Below are entries. Reproduce exactly the lines between the line holding "[stem(end, side) for end, side in corners()])" and the line holding "record = json.load(file)", inclusive, and only those.
— START RAW DATA —
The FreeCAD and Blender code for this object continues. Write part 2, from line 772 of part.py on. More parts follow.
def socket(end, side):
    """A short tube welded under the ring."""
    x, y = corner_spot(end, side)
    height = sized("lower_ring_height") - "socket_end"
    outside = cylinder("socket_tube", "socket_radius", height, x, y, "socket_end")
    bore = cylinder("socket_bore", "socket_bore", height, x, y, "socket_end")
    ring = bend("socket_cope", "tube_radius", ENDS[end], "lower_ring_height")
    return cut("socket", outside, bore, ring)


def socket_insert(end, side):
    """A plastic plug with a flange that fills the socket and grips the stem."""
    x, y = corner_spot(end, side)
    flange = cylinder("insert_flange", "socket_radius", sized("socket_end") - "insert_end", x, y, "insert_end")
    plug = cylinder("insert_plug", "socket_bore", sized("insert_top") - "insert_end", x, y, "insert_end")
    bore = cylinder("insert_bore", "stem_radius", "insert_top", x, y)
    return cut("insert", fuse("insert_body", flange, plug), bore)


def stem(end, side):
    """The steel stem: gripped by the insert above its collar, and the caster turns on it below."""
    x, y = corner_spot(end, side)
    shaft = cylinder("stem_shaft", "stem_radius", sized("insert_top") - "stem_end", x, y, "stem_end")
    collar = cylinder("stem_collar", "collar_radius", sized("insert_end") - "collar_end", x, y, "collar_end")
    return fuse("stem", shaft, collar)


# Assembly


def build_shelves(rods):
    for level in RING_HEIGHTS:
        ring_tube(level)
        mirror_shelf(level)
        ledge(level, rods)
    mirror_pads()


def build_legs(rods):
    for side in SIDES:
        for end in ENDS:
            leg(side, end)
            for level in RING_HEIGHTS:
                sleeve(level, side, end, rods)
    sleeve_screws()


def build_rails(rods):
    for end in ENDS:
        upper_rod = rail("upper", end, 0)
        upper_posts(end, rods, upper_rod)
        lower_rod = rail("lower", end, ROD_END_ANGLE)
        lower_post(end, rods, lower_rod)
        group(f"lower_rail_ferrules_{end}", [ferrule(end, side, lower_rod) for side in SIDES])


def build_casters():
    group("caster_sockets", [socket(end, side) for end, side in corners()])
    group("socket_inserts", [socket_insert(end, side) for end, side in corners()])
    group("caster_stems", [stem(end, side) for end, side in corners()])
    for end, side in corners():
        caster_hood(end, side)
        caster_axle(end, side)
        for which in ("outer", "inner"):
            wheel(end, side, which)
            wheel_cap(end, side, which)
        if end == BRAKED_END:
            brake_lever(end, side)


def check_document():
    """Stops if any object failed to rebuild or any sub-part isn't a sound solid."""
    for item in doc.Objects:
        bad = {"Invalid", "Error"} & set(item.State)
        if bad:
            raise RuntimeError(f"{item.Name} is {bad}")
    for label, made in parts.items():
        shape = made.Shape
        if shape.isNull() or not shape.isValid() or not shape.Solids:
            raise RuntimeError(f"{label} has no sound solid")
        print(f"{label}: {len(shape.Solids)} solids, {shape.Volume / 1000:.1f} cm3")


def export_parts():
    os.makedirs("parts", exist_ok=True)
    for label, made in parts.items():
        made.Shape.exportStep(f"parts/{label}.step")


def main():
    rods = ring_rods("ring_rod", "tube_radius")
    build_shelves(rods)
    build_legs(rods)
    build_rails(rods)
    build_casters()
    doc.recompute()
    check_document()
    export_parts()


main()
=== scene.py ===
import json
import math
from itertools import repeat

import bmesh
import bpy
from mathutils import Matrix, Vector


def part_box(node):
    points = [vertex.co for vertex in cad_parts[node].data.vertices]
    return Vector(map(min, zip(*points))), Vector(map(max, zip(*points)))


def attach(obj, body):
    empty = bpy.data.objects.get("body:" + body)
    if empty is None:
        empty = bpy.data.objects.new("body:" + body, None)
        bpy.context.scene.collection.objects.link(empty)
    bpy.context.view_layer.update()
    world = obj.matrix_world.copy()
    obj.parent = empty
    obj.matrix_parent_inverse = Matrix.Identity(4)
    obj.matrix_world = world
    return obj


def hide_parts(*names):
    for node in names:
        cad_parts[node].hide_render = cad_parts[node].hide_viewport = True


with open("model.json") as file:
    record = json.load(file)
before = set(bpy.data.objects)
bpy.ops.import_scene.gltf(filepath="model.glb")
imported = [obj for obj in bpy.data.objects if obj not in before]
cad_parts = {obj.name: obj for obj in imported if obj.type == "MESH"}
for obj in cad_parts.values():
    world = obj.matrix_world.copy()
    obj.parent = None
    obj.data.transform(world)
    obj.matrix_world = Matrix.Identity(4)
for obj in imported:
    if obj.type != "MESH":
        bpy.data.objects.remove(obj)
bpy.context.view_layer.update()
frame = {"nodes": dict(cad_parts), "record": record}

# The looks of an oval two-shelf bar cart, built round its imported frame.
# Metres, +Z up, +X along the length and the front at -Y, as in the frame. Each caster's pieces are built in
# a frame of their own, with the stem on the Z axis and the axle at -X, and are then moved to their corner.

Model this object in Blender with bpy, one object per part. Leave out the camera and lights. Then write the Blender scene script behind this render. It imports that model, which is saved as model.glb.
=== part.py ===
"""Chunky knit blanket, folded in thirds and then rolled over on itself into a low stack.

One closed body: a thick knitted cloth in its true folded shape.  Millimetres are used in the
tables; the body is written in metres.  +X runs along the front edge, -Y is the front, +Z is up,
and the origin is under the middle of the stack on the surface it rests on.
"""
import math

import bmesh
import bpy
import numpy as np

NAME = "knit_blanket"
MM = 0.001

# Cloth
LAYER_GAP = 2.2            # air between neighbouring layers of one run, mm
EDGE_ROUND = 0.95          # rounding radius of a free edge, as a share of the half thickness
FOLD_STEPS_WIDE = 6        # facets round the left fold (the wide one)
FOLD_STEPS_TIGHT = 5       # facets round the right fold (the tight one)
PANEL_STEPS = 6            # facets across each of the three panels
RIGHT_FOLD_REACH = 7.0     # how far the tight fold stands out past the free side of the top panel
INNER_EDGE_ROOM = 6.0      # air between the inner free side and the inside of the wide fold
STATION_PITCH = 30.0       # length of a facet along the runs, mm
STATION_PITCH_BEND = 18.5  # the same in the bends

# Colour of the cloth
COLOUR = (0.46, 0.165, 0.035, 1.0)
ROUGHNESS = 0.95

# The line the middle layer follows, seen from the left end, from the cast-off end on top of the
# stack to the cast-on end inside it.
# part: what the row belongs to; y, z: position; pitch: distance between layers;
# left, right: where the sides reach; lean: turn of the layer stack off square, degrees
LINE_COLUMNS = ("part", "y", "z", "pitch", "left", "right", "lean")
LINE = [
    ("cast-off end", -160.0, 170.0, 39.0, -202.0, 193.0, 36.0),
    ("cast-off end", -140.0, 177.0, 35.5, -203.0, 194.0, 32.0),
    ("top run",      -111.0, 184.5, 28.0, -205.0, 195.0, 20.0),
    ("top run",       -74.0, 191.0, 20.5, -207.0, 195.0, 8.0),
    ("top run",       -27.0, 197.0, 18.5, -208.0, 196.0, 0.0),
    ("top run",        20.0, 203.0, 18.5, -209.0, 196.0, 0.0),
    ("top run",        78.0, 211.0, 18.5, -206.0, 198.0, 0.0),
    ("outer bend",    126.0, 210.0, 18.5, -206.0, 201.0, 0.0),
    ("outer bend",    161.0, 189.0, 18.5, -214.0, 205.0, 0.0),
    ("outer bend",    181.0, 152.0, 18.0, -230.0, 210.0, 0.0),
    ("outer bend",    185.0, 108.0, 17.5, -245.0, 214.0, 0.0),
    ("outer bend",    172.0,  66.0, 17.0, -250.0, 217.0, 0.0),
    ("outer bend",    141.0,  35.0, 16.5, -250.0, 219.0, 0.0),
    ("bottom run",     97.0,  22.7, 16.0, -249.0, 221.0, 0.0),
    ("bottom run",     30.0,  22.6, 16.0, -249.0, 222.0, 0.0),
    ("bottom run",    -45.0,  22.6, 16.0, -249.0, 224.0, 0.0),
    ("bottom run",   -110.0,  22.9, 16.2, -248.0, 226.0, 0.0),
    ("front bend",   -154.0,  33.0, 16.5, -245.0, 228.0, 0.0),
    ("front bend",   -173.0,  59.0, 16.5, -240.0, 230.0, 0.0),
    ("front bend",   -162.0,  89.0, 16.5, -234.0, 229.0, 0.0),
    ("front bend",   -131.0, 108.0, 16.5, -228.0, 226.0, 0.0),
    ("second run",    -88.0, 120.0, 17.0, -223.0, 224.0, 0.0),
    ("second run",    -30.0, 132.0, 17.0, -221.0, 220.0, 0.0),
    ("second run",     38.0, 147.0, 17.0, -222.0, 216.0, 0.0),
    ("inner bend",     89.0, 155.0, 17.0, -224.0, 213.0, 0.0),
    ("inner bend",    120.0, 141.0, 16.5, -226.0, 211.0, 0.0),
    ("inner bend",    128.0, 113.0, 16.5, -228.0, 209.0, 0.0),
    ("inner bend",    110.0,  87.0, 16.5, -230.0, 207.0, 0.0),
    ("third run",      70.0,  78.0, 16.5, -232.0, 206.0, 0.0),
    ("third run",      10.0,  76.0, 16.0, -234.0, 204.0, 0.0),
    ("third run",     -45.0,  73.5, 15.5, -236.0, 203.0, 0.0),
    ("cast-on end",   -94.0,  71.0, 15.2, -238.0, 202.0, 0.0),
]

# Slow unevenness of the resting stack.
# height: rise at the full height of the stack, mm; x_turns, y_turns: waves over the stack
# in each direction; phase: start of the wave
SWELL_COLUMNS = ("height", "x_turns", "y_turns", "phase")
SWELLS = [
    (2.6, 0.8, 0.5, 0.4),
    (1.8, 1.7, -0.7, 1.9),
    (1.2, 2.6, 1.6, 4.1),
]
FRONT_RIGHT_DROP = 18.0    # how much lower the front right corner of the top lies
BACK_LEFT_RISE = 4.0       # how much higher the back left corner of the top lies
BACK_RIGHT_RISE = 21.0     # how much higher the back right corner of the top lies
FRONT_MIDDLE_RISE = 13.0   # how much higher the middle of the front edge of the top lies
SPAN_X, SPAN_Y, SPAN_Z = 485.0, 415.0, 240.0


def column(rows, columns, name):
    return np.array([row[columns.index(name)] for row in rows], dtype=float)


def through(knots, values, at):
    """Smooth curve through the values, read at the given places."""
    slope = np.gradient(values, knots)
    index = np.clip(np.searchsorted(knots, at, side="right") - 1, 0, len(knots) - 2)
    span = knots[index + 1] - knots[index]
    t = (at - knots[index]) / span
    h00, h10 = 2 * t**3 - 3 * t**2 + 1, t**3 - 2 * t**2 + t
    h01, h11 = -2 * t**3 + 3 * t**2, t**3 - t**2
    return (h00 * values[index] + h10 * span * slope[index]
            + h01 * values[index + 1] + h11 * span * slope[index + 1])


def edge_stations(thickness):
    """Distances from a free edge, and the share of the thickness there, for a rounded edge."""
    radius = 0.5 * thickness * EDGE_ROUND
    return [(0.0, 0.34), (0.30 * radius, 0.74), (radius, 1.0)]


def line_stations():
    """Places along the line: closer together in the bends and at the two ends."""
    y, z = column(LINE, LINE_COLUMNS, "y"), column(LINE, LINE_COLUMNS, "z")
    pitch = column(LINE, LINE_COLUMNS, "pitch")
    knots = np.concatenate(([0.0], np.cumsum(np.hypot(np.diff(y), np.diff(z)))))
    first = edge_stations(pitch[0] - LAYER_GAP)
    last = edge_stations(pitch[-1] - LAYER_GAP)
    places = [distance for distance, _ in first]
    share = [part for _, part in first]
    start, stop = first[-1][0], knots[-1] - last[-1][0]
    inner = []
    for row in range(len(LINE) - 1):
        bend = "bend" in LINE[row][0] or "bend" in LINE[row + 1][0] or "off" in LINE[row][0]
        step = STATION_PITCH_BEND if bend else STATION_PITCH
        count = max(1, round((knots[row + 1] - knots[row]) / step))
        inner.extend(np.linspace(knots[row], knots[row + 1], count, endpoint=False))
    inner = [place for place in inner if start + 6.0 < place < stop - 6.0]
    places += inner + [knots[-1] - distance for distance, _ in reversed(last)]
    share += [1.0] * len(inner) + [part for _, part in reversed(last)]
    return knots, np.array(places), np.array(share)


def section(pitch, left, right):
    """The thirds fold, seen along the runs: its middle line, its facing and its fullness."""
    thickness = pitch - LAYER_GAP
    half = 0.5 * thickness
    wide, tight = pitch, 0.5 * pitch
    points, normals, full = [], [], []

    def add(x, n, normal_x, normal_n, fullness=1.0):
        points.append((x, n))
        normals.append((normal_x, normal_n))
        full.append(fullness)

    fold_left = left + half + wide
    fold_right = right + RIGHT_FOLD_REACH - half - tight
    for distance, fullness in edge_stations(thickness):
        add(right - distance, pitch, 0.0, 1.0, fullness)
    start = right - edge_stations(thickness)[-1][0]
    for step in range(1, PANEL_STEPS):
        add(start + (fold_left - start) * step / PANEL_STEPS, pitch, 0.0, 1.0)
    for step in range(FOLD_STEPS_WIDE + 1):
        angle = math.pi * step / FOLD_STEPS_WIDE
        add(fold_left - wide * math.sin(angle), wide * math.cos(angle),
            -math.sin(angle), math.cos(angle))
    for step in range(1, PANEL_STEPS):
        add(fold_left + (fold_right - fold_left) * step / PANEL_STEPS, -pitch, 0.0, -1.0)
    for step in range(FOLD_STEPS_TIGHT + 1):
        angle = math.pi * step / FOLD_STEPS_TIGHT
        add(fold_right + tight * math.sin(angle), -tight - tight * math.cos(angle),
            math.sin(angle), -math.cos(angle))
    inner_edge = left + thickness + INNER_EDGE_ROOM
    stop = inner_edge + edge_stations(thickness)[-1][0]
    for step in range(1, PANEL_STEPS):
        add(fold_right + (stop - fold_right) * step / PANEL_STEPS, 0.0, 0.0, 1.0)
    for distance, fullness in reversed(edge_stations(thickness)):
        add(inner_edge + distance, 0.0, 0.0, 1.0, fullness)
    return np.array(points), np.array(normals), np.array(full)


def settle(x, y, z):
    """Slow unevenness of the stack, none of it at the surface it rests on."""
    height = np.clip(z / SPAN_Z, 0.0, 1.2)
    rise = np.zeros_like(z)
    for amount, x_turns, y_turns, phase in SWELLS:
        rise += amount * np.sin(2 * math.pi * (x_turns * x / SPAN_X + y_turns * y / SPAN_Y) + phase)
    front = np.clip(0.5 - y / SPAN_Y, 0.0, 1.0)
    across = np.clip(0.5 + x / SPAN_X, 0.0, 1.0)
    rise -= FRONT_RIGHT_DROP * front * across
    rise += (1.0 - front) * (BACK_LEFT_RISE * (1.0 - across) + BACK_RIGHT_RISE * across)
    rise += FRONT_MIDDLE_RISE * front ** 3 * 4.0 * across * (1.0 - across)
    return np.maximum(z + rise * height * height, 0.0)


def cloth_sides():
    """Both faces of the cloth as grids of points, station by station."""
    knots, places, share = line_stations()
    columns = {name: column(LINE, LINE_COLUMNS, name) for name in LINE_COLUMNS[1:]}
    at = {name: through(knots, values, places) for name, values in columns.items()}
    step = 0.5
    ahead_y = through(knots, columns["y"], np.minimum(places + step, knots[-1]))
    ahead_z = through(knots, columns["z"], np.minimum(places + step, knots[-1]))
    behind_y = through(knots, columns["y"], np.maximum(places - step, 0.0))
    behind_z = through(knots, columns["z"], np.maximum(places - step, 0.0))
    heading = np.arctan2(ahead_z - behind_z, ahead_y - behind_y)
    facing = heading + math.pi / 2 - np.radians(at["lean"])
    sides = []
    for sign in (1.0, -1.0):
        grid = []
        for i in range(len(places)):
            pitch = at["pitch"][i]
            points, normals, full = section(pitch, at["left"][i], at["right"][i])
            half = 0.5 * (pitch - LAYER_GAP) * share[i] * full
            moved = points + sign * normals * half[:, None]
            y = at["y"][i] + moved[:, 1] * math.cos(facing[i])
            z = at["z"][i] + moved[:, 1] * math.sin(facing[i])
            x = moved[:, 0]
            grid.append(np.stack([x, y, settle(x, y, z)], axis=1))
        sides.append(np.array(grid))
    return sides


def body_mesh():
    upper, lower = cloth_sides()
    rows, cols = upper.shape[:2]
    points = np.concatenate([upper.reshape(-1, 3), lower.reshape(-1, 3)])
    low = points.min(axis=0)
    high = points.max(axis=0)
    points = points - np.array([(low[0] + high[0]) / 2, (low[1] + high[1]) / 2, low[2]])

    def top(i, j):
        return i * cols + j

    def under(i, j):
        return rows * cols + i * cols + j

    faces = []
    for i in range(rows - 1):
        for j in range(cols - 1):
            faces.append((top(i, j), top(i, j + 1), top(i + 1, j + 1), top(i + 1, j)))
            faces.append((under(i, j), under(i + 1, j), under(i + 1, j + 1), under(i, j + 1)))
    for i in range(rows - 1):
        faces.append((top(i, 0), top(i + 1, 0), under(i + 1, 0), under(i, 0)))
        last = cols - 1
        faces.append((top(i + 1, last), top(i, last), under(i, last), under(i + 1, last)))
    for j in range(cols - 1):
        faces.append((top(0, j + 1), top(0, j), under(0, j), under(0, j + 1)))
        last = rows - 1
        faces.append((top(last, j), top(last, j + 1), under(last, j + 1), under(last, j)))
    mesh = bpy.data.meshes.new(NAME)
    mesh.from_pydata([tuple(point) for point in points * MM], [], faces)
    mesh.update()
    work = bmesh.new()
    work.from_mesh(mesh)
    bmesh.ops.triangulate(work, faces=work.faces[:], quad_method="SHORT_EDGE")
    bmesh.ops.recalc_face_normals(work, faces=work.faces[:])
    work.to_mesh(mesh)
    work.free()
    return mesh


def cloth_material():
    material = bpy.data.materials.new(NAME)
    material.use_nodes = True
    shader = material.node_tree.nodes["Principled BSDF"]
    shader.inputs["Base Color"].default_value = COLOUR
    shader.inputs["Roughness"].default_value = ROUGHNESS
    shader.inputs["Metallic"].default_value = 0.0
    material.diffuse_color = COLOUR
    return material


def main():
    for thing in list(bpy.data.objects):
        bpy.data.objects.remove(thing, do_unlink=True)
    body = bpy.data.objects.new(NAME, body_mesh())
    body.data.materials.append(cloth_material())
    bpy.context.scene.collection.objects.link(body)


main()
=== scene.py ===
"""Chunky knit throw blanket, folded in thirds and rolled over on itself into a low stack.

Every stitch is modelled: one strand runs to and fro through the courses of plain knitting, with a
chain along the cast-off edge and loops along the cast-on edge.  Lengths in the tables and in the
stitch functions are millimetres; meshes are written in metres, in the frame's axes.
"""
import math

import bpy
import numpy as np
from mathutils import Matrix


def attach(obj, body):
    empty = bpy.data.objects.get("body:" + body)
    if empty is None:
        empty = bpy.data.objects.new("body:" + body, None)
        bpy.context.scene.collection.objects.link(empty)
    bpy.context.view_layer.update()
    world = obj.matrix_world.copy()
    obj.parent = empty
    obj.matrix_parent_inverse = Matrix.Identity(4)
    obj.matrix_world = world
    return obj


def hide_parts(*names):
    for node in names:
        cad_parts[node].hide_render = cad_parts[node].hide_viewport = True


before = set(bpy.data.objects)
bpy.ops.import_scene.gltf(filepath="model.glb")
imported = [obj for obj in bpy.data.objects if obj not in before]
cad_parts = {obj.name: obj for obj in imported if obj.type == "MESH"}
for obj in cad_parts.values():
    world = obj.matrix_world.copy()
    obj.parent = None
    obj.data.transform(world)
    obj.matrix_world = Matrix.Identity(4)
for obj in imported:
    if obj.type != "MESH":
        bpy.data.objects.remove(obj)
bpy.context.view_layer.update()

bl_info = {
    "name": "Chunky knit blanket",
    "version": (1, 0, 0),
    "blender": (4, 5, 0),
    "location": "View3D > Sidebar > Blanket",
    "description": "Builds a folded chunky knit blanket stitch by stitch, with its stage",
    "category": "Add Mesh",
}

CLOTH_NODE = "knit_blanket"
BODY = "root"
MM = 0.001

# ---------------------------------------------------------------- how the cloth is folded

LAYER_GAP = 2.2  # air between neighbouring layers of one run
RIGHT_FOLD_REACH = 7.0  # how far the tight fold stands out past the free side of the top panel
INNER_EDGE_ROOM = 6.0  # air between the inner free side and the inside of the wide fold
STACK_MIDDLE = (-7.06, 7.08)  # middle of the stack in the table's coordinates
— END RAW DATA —
## SOLUTION
    group("caster_stems", [stem(end, side) for end, side in corners()])
    for end, side in corners():
        caster_hood(end, side)
        caster_axle(end, side)
        for which in ("outer", "inner"):
            wheel(end, side, which)
            wheel_cap(end, side, which)
        if end == BRAKED_END:
            brake_lever(end, side)


def check_document():
    """Stops if any object failed to rebuild or any sub-part isn't a sound solid."""
    for item in doc.Objects:
        bad = {"Invalid", "Error"} & set(item.State)
        if bad:
            raise RuntimeError(f"{item.Name} is {bad}")
    for label, made in parts.items():
        shape = made.Shape
        if shape.isNull() or not shape.isValid() or not shape.Solids:
            raise RuntimeError(f"{label} has no sound solid")
        print(f"{label}: {len(shape.Solids)} solids, {shape.Volume / 1000:.1f} cm3")


def export_parts():
    os.makedirs("parts", exist_ok=True)
    for label, made in parts.items():
        made.Shape.exportStep(f"parts/{label}.step")


def main():
    rods = ring_rods("ring_rod", "tube_radius")
    build_shelves(rods)
    build_legs(rods)
    build_rails(rods)
    build_casters()
    doc.recompute()
    check_document()
    export_parts()


main()
=== scene.py ===
import json
import math
from itertools import repeat

import bmesh
import bpy
from mathutils import Matrix, Vector


def part_box(node):
    points = [vertex.co for vertex in cad_parts[node].data.vertices]
    return Vector(map(min, zip(*points))), Vector(map(max, zip(*points)))


def attach(obj, body):
    empty = bpy.data.objects.get("body:" + body)
    if empty is None:
        empty = bpy.data.objects.new("body:" + body, None)
        bpy.context.scene.collection.objects.link(empty)
    bpy.context.view_layer.update()
    world = obj.matrix_world.copy()
    obj.parent = empty
    obj.matrix_parent_inverse = Matrix.Identity(4)
    obj.matrix_world = world
    return obj


def hide_parts(*names):
    for node in names:
        cad_parts[node].hide_render = cad_parts[node].hide_viewport = True


with open("model.json") as file:
    record = json.load(file)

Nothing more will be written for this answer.